# What you are asked to do
Verbatim output of all the material below is required.

# Data shown

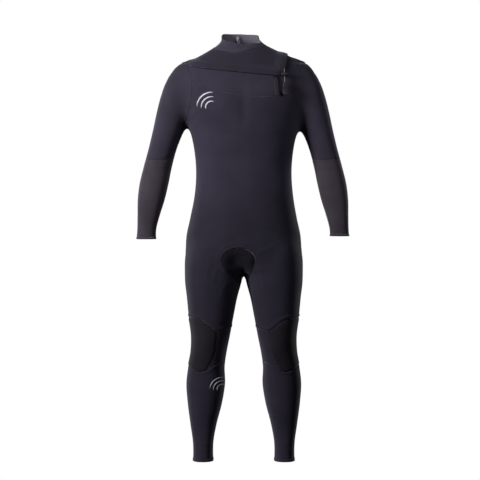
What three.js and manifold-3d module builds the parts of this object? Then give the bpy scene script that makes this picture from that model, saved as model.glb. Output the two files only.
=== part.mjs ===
// A full-length neoprene wetsuit with a chest zip, in the shape it has when worn: shell panels, hems,
// zip, inner storm flap and the drawcord of the neck flap. Millimetres, +Z up, the wearer faces -Y and
// the wearer's left is +X. The origin is in the neck, where the hook of a hanger stands.
import * as THREE from "three";
import { LoftGeometry } from "three/addons/geometries/LoftGeometry.js";
import { mergeVertices } from "three/addons/utils/BufferGeometryUtils.js";
import Module from "manifold-3d";

// ---------- driving dimensions ----------
const WALL = 4; // neoprene with its two jerseys
const SEAM = 0.6; // the gap left between glued panels
const ROUNDNESS = 2.3; // exponent of the body's superellipse sections
const ANKLE = -1400; // the ankle hems' lower edge
const COLLAR_TOP = 50;
const SIDE_SEAM = 8; // y of the side and inner leg seams
const HEM = { ankle: 10, wrist: 8 }; // heights of the hem bands
const WRIST = { left: -632, right: -642 }; // the sleeve hems' lower edges
const SIDES_OF = { torso: 20, arm: 12, leg: 14 }; // flats round each tube
const REACH = 400; // longer than the suit is deep, for blades that cut right through

// Fit charts: height, centre x, centre y, half width, half depth at each landmark, from the bottom up.
const BODY_CHART = [
  [-772, 0, 12, 40, 52], // crotch
  [-745, 0, 14, 118, 92],
  [-700, 0, 14, 189, 120],
  [-640, 0, 11, 191, 122], // hip
  [-570, 0, 5, 178, 115],
  [-500, 1, -1, 166, 108],
  [-410, 2, -3, 160, 104], // waist
  [-335, 2, -1, 167, 111],
  [-260, 2, 1, 184, 120], // armpit
  [-190, 1, 3, 204, 118],
  [-135, 1, 6, 216, 108],
  [-95, 1, 9, 216, 96],
  [-68, 1, 11, 207, 87],
  [-48, 1, 12, 190, 81], // shoulder point
  [-31, 0, 12, 163, 76],
  [-15, 0, 11, 134, 72],
  [0, -1, 8, 107, 68],
  [14, -4, 3, 82, 65], // neck base
  [26, -7, -2, 68, 62],
  [50, -9, -8, 64, 60], // collar rim
];
const ARM_CHART = [
  [-665, 330, -28, 32, 25],
  [-640, 328, -25, 31, 25], // wrist
  [-600, 325, -21, 32, 27],
  [-560, 319, -16, 37, 33],
  [-515, 312, -9, 44, 41],
  [-456, 303, 0, 48, 46], // forearm
  [-400, 292, 8, 46, 47], // elbow
  [-333, 272, 11, 46, 52],
  [-270, 251, 11, 51, 58],
  [-210, 234, 10, 55, 62],
  [-160, 222, 10, 56, 62], // deltoid
  [-115, 214, 11, 49, 54],
  [-80, 206, 12, 37, 40],
  [-58, 200, 12, 22, 24],
  [-48, 198, 12, 6, 8],
];
const LEG_CHART = [
  [-1425, 139, 13, 32, 42],
  [-1400, 139, 13, 32, 42], // ankle
  [-1340, 139, 14, 33, 41],
  [-1280, 138, 15, 41, 45],
  [-1200, 133, 13, 56, 56],
  [-1135, 130, 9, 63, 62], // calf
  [-1075, 127, 3, 58, 62],
  [-1025, 119, -2, 57, 65], // knee
  [-975, 113, -3, 62, 70],
  [-900, 111, -1, 74, 83],
  [-840, 108, 3, 84, 93],
  [-789, 104, 6, 94, 103],
  [-755, 101, 8, 98, 109], // thigh root
  [-700, 98, 11, 96, 114],
  [-650, 94, 12, 90, 110],
  [-610, 90, 12, 78, 98],
];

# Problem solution
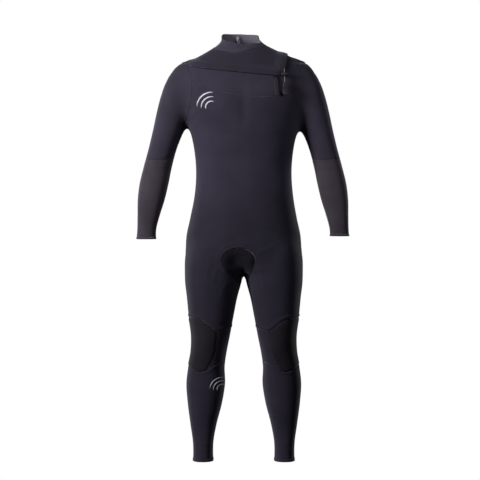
What three.js and manifold-3d module builds the parts of this object? Then give the bpy scene script that makes this picture from that model, saved as model.glb. Output the two files only.
=== part.mjs ===
// A full-length neoprene wetsuit with a chest zip, in the shape it has when worn: shell panels, hems,
// zip, inner storm flap and the drawcord of the neck flap. Millimetres, +Z up, the wearer faces -Y and
// the wearer's left is +X. The origin is in the neck, where the hook of a hanger stands.
import * as THREE from "three";
import { LoftGeometry } from "three/addons/geometries/LoftGeometry.js";
import { mergeVertices } from "three/addons/utils/BufferGeometryUtils.js";
import Module from "manifold-3d";

// ---------- driving dimensions ----------
const WALL = 4; // neoprene with its two jerseys
const SEAM = 0.6; // the gap left between glued panels
const ROUNDNESS = 2.3; // exponent of the body's superellipse sections
const ANKLE = -1400; // the ankle hems' lower edge
const COLLAR_TOP = 50;
const SIDE_SEAM = 8; // y of the side and inner leg seams
const HEM = { ankle: 10, wrist: 8 }; // heights of the hem bands
const WRIST = { left: -632, right: -642 }; // the sleeve hems' lower edges
const SIDES_OF = { torso: 20, arm: 12, leg: 14 }; // flats round each tube
const REACH = 400; // longer than the suit is deep, for blades that cut right through

// Fit charts: height, centre x, centre y, half width, half depth at each landmark, from the bottom up.
const BODY_CHART = [
  [-772, 0, 12, 40, 52], // crotch
  [-745, 0, 14, 118, 92],
  [-700, 0, 14, 189, 120],
  [-640, 0, 11, 191, 122], // hip
  [-570, 0, 5, 178, 115],
  [-500, 1, -1, 166, 108],
  [-410, 2, -3, 160, 104], // waist
  [-335, 2, -1, 167, 111],
  [-260, 2, 1, 184, 120], // armpit
  [-190, 1, 3, 204, 118],
  [-135, 1, 6, 216, 108],
  [-95, 1, 9, 216, 96],
  [-68, 1, 11, 207, 87],
  [-48, 1, 12, 190, 81], // shoulder point
  [-31, 0, 12, 163, 76],
  [-15, 0, 11, 134, 72],
  [0, -1, 8, 107, 68],
  [14, -4, 3, 82, 65], // neck base
  [26, -7, -2, 68, 62],
  [50, -9, -8, 64, 60], // collar rim
];
const ARM_CHART = [
  [-665, 330, -28, 32, 25],
  [-640, 328, -25, 31, 25], // wrist
  [-600, 325, -21, 32, 27],
  [-560, 319, -16, 37, 33],
  [-515, 312, -9, 44, 41],
  [-456, 303, 0, 48, 46], // forearm
  [-400, 292, 8, 46, 47], // elbow
  [-333, 272, 11, 46, 52],
  [-270, 251, 11, 51, 58],
  [-210, 234, 10, 55, 62],
  [-160, 222, 10, 56, 62], // deltoid
  [-115, 214, 11, 49, 54],
  [-80, 206, 12, 37, 40],
  [-58, 200, 12, 22, 24],
  [-48, 198, 12, 6, 8],
];
const LEG_CHART = [
  [-1425, 139, 13, 32, 42],
  [-1400, 139, 13, 32, 42], // ankle
  [-1340, 139, 14, 33, 41],
  [-1280, 138, 15, 41, 45],
  [-1200, 133, 13, 56, 56],
  [-1135, 130, 9, 63, 62], // calf
  [-1075, 127, 3, 58, 62],
  [-1025, 119, -2, 57, 65], // knee
  [-975, 113, -3, 62, 70],
  [-900, 111, -1, 74, 83],
  [-840, 108, 3, 84, 93],
  [-789, 104, 6, 94, 103],
  [-755, 101, 8, 98, 109], // thigh root
  [-700, 98, 11, 96, 114],
  [-650, 94, 12, 90, 110],
  [-610, 90, 12, 78, 98],
];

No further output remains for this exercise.